In this situation, I was happy, when a female colleague offered a vacant room in Castleknock, Dublin 15. “In our house there is a room available” something like that she had been writing, when she offered the room, but nothing about having to share the costs for the whole house incl. vacant rooms. You always pay the rent plus other fees for electricity, gas etc, but I did not expect to have to pay for a vacant room. I absolutely did not know anything about this way of renting a home. Before I moved in, just before Christmas 2007, I asked more than twice if the room did not cost more than 400 € / month and she affirmed it. I also asked, if there was a contract and she also confirmed, but my colleague did not show me the agreement until I had lived there for four weeks even I asked for it for several times. I think, she expected, that I would sign the agreement without having read it. I’m not as inexperienced as she must have thought (despite my age, as can be seen) or to put it bluntly: I’m not as stupid as I seem to look. When my colleague held the agreement in front of my nose, the owner of the house was present and she said, that I could read the agreement in peace and then decide if I wanted to sign. When I did not sign the agreement, however, my colleague became angry and demanded that I take contact to the owner of the house, because she had not heard from her even though she had previously promised. I did, but before the owner could give an answer, my colleague began to oppose me and behaved very badly towards me. I’m not going to describe everything she came up with, because none would believe me that an adult could act like she did. Anyway, at our job, many people believed more in her lies than in the little part of the truth, I told. (She did it all to keep the deposit, but I have got it back in the meantime.) She was ruining my vacation days with my son and his girlfriend (they were visiting me here in Dublin in February 2008) and she also lied to me, though I was packing my things and moving out to another colleague who gave me a temporary home.
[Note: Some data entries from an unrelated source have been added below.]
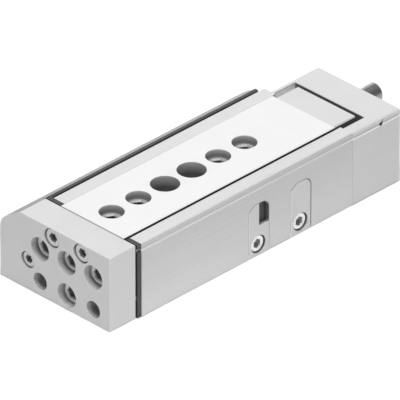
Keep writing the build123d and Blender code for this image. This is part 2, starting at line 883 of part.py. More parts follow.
def yoke_screws():
    length = yoke_thickness - yoke_head_height - flush_recess + yoke_screw_grip - 0.3
    lobes = six_lobes(lobes_across)
    screw = socket_screw(yoke_head_r, yoke_head_height, yoke_shank_r, length, lobes, lobes_depth)
    places = (-yoke_screw_x, yoke_screw_x)
    face = yoke_front + flush_recess
    return [Pos(x, face, yoke_screw_z) * towards_plus_y * screw for x in places]


def rod_screw():
    grip = rod_screw_grip - 0.3
    length = yoke_thickness - rod_head_height - rod_socket_depth - flush_recess + grip
    lobes = six_lobes(rod_lobes_across)
    screw = socket_screw(rod_head_r, rod_head_height, rod_shank_r, length, lobes, lobes_depth)
    return Pos(bore_x, yoke_front + flush_recess, bore_z) * towards_plus_y * screw


def stop_bar():
    """Bar that carries on the yoke plate's bevel along the drive side."""
    left = yoke_left
    arc_top = bevel_z(left)
    roofed = outline([
        (left, bar_bottom, 0.2),
        (left + bar_wall, bar_bottom, 0),
        (left + bar_wall, bar_roof_z, 0),
        (bar_inner_x, bar_roof_z, 0),
        (bar_inner_x, bevel_z(bar_inner_x), 0),
        (left, arc_top, bevel_corner_r),
    ])
    solid = outline([
        (left, bar_bottom, 0.2),
        (bar_inner_x, bar_bottom, 0),
        (bar_inner_x, bevel_z(bar_inner_x), 0),
        (left, arc_top, bevel_corner_r),
    ])
    bar = along_y(roofed, table_front, bar_rear)
    bar += along_y(solid, table_front, table_front + bar_foot)
    tongue = tongue_box()
    bar += tongue
    bar -= bar_x(bar_screw_y(), bar_screw_z, bar_screw_r + seat_gap, left, tongue_right_x)
    bar -= strip_box(yoke_height)
    lug_y = (lug_front + bar_rear) / 2
    bar -= bar_x(lug_y, bumper_z, lug_screw_r + 0.1, left, left + bar_wall)
    bar -= bar_x(lug_y, bumper_z, lug_head_r + 0.1, left, left + lug_head_recess + lug_head_height)
    return bar


def strip_box(top):
    foot = bar_strip_thickness / 2
    low = bevel_z(bar_inner_x - foot) - bar_strip_drop
    return block(bar_inner_x - foot, bar_inner_x + foot, table_front, bar_rear, low, top)


def bar_strip():
    """Dark strip let into the bar's inner edge, which narrows the gap to the housing."""
    return strip_box(bevel_z(bar_inner_x - bar_strip_thickness / 2))


def bar_screw():
    left = yoke_left
    length = tongue_right_x - left - bar_head_recess - bar_head_height - 0.2
    screw = socket_screw(bar_head_r, bar_head_height, bar_screw_r, length, hexagon(1.5), 0.8)
    return Pos(left + bar_head_recess, bar_screw_y(), bar_screw_z) * towards_plus_x * screw


def stop_lug():
    """Steel lug at the bar's rear end, which meets the fixed stop at full stroke."""
    left = yoke_left + bar_wall
    lug = block(left, bar_inner_x - bar_strip_thickness, lug_front, bar_rear, bar_bottom, bar_roof_z)
    lug -= bar_x((lug_front + bar_rear) / 2, bumper_z, lug_screw_r + seat_gap, left, left + 2.6)
    return chamfer(lug.edges().filter_by(Axis.Z).group_by(Axis.X)[-1], 0.3)


def lug_screw():
    left = yoke_left
    length = bar_wall - lug_head_recess - lug_head_height + 2.4
    screw = socket_screw(lug_head_r, lug_head_height, lug_screw_r, length, hexagon(1.2), 0.5)
    return Pos(left + lug_head_recess, (lug_front + bar_rear) / 2, bumper_z) * towards_plus_x * screw


def piston_rod():
    rod = bar_y(bore_x, bore_z, rod_r, table_front - rod_socket_depth, piston_front)
    rod += bar_y(bore_x, bore_z, rod_shank_r, piston_front, piston_rear + 0.2)
    return rod - bar_y(bore_x, bore_z, rod_shank_r + seat_gap, table_front - rod_socket_depth,
                       table_front - rod_socket_depth + rod_screw_grip)


def piston():
    body = bar_y(bore_x, bore_z, bore_r - running_gap, piston_front, piston_rear)
    body -= bar_y(bore_x, bore_z, rod_shank_r + seat_gap, piston_front, piston_rear)
    for y0, y1 in piston_grooves():
        ring = bar_y(bore_x, bore_z, bore_r, y0, y1) - bar_y(bore_x, bore_z, piston_groove_r, y0, y1)
        body -= ring
    return body


def piston_grooves():
    """Two seal grooves with the magnet's groove between them."""
    first = piston_front + piston_seal_inset
    magnet = (piston_front + piston_rear - piston_magnet_width) / 2
    last = piston_rear - piston_seal_inset - piston_seal_width
    return [
        (first, first + piston_seal_width),
        (magnet, magnet + piston_magnet_width),
        (last, last + piston_seal_width),
    ]


def piston_ring(y0, y1, outer):
    ring = bar_y(bore_x, bore_z, outer, y0 + seat_gap, y1 - seat_gap)
    return ring - bar_y(bore_x, bore_z, piston_groove_r + seat_gap, y0, y1)


def piston_seals():
    grooves = piston_grooves()
    outer = bore_r - running_gap / 2
    return [piston_ring(*grooves[0], outer), piston_ring(*grooves[2], outer)]


def piston_magnet():
    return piston_ring(*piston_grooves()[1], bore_r - 3 * running_gap)


def piston_nut():
    """Nut that clamps the piston on the rod's thin end."""
    end = piston_rear + nut_height
    nut = Pos(bore_x, 0, bore_z) * along_y(hexagon(nut_across), piston_rear, end)
    return nut - bar_y(bore_x, bore_z, rod_shank_r + seat_gap, piston_rear, end)


# Ball cages between the table and the raceways

def ball_places():
    first = cage_middle - ball_pitch * (ball_count - 1) / 2
    return [first + ball_pitch * i for i in range(ball_count)]


def ball_cage(side):
    x0 = side * ball_x - cage_thickness / 2
    low = ball_z - cage_height / 2
    front = cage_middle - cage_half
    rear = cage_middle + cage_half
    cage = block(x0, x0 + cage_thickness, front, rear, low, low + cage_height)
    for y in ball_places():
        cage -= bar_x(y, ball_z, ball_r + 0.05, x0, x0 + cage_thickness)
    return cage


def balls(side):
    return [Pos(side * ball_x, y, ball_z) * Sphere(ball_r) for y in ball_places()]


# Nodes and files

nodes = {
    "housing": housing(),
    "raceway_left": raceway(-1),
    "raceway_right": raceway(1),
    "front_cover": front_cover(),
    "front_cover_screws": cover_screws(),
    "rod_bush": rod_bush(),
    "rod_seal": rod_seal(),
    "rod_circlip": rod_circlip(),
    "end_cap": end_cap(),
    "end_cap_screws": cap_screws(),
    "bore_o_ring": bore_o_ring(),
    "absorber_sleeve": absorber_sleeve(),
    "absorber_elastomer": absorber_elastomer(),
    "absorber_clamp_screw": absorber_clamp_screw(),
    "absorber_buffer": absorber_buffer(),
    "switch_clamp_front": switch_clamp_front(),
    "switch_clamp_rear": switch_clamp_rear(),
    "switch_clamp_screws": clamp_screws(),
    "position_switch": position_switch(),
    "stop_block": stop_block(),
    "stop_block_screws": stop_block_screws(),
    "stop_bumper": stop_bumper(),
    "slide_table": slide_table(),
    "table_plug_screws": table_plug_screws(),
    "slide_tail": slide_tail(),
    "tail_screws": tail_screws(),
    "yoke_plate": yoke_plate(),
    "yoke_plug_screws": yoke_plug_screws(),
    "yoke_screws": yoke_screws(),
    "rod_screw": rod_screw(),
    "stop_bar": stop_bar(),
    "bar_strip": bar_strip(),
    "bar_screw": bar_screw(),
    "stop_lug": stop_lug(),
    "lug_screw": lug_screw(),
    "piston_rod": piston_rod(),
    "piston": piston(),
    "piston_seals": piston_seals(),
    "piston_magnet": piston_magnet(),
    "piston_nut": piston_nut(),
    "ball_cage_left": ball_cage(-1),
    "ball_cage_right": ball_cage(1),
    "balls_left": balls(-1),
    "balls_right": balls(1),
}

os.makedirs("parts", exist_ok=True)
for name, shape in nodes.items():
    solid = Compound(children=shape) if isinstance(shape, list) else shape
    export_step(solid, f"parts/{name}.step")
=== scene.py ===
import bpy
import json
import math
from mathutils import Matrix, Vector


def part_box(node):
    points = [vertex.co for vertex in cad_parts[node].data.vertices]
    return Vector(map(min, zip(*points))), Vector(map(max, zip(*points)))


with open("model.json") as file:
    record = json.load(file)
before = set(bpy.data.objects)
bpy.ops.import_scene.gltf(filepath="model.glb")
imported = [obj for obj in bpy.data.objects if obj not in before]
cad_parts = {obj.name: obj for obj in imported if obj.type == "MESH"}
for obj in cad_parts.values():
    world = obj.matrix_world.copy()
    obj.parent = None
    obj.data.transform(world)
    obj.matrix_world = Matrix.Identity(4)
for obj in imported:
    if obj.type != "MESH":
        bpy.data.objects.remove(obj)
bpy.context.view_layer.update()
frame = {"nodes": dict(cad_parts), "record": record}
nodes = frame["nodes"]
MM = 0.001


# Places and sizes of the model, in millimetres, read from the frame

def low(node):
    """Lowest corner of a node."""
    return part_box(node)[0] / MM


def high(node):
    """Highest corner of a node."""
    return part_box(node)[1] / MM


MOUNTS = {mount["name"]: mount for mount in frame["record"]["mounts"]}
PITCH = MOUNTS["base_through_holes"]["dims"]["spacing_y_mm"]
ACCESS_R = MOUNTS["front_access_bore"]["dims"]["r_mm"]
CENTRING_R = MOUNTS["table_centring_front"]["dims"]["r_mm"]
CENTRING_DEPTH = MOUNTS["table_centring_front"]["dims"]["length_mm"]
PLAIN_R = MOUNTS["yoke_plain_holes"]["dims"]["hole_r_mm"]
PLAIN_Z = MOUNTS["yoke_plain_holes"]["pos_m"][2] / MM

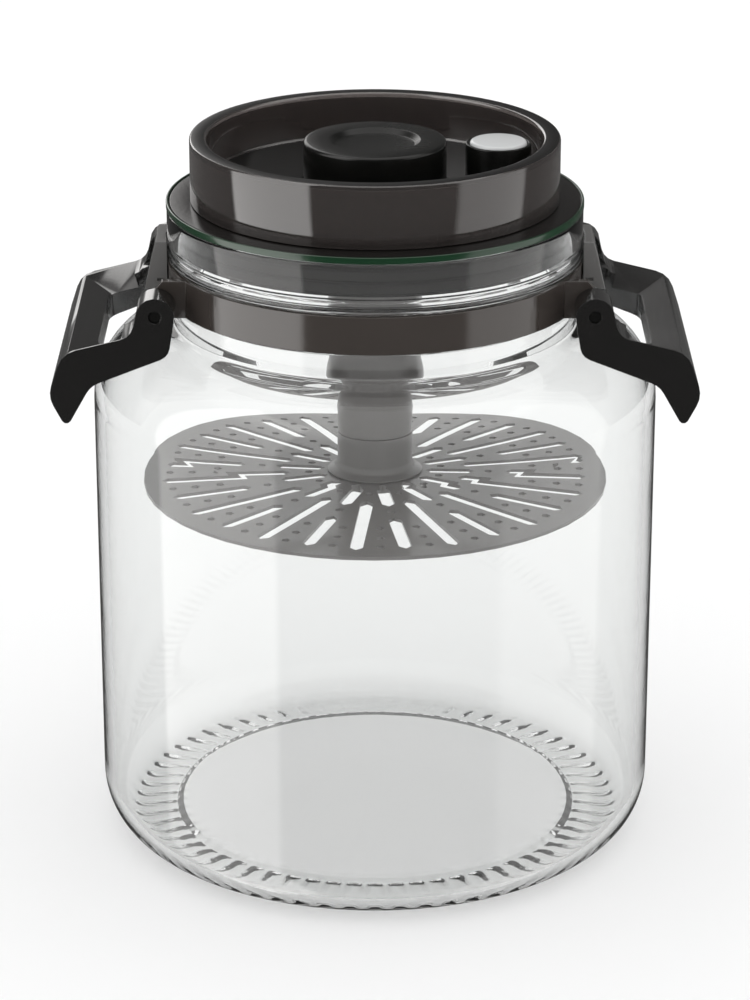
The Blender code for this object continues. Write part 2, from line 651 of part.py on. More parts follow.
def make_lever():
    lever = side_solid("right_lever", lever_outline(), LEVER_HALF_WIDTH, BLACK)
    corners = lever_corners()
    window_x = PIVOT_RADIUS + WINDOW_REACH
    high_z = PIVOT_Z + KNUCKLE_RADIUS + OVERRUN
    low_z = PIVOT_Z - LEVER_DROP - OVERRUN
    low_x = PIVOT_RADIUS - KNUCKLE_RADIUS - OVERRUN
    window = box_mesh("window_cutter", (low_x, -WINDOW_HALF_WIDTH, low_z),
                      (window_x, WINDOW_HALF_WIDTH, high_z))
    window_cutter = add_object("window_cutter", window)
    round_window = window_cutter.modifiers.new("round", "BEVEL")
    round_window.width = LEVER_SKIN
    round_window.segments = FILLET_STEPS
    boolean(lever, window_cutter)

    # Room for the ear: a round seat about the pivot, open above and towards the neck
    seat_radius = EAR_ROUND + EAR_CLEARANCE
    seat = arc((PIVOT_RADIUS, PIVOT_Z), seat_radius, -100, -45, FILLET_STEPS)
    seat.append((corners[0][0] + OVERRUN, corners[0][1]))
    seat.append((corners[0][0] + OVERRUN, high_z))
    seat.append((low_x, high_z))
    seat.append((low_x, PIVOT_Z - seat_radius))
    boolean(lever, side_solid("ear_room_cutter", seat, EAR_OUTER + RUN_GAP))

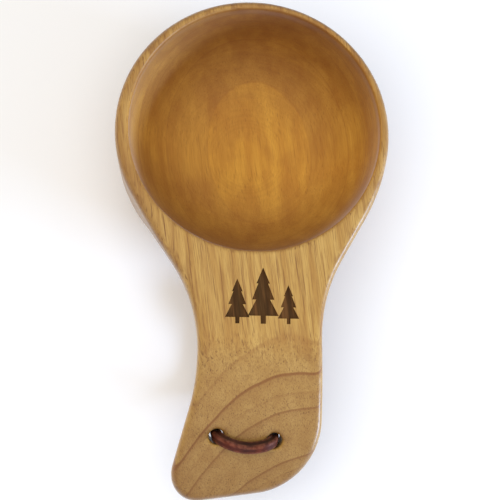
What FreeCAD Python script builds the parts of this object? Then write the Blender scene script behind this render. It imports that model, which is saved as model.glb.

My son and his girl friend stayed over at the B&B, I had been living during the first two weeks in Dublin. I had rented the room in my name and paid one month rent. In addition to that, I also had most of my belongings there as well as I had told the owner, that I will be on holidays for a week and come back soon. I do not know, what the owner was thinking, anyway, when I returned to the B&B he told me, that he was wondering why I did not use the room and that he just was thinking to take care of my belongings and rent it out to another person. That surprised me, of course a lot and I reminded him about, that I had told him, that I will be on holidays for a week. He did not remember that. Though, back at this B&B I was looking for another room to rent again.
In March 2008 I found a very nice room to rent including access to kitchen, living room and a private, warm bathroom in a warm and cozy 3-room apartment. My new address was in Tyrellstown, Dublin 15. At the start, most of the time, I had the common areas all alone, only on the weekends and during the owner’s holidays I had to share the common areas with him, a Portugues psychologist who worked in Galway. I had a decent rent and he did not ask for a deposit, which otherwise is common here. He did not even want the first rent in cash on the day of moving in, but rather waited a few days and got it deposited on his account. He asked me, if he can turn off the heat when he thought it was too hot and if he should turn on the heat when he started to freeze. He liked, that I am proper and clean and also told me that. Most of the time, I decided for myself how I want to have it: When and if I wanted to turn on the heat, if I wanted to watch widescreen TV with more than 100 programs, if I wanted to watch DVDs etc. I also had neighbors, who welcomed me and I lived in a quiet and pleasant area with walking distance to work. By bus I could easily go to work in the morning, go to Dublin city center and sometimes it was also easy to get to the nearest shopping center (with the library) and home again, depending on the timetable. However, the buses generally did not run to Blanchardstown and the shopping center as often as I would have liked. Food and other important necessities I could buy five minutes from my home, where I also found two modern polyclinics and two equally modern dental surgeries. This accommodation felt like a dream and I waited a long time for the bubble to burst. It became less exciting after a while, when the psychologist worked less and had more often friends at home.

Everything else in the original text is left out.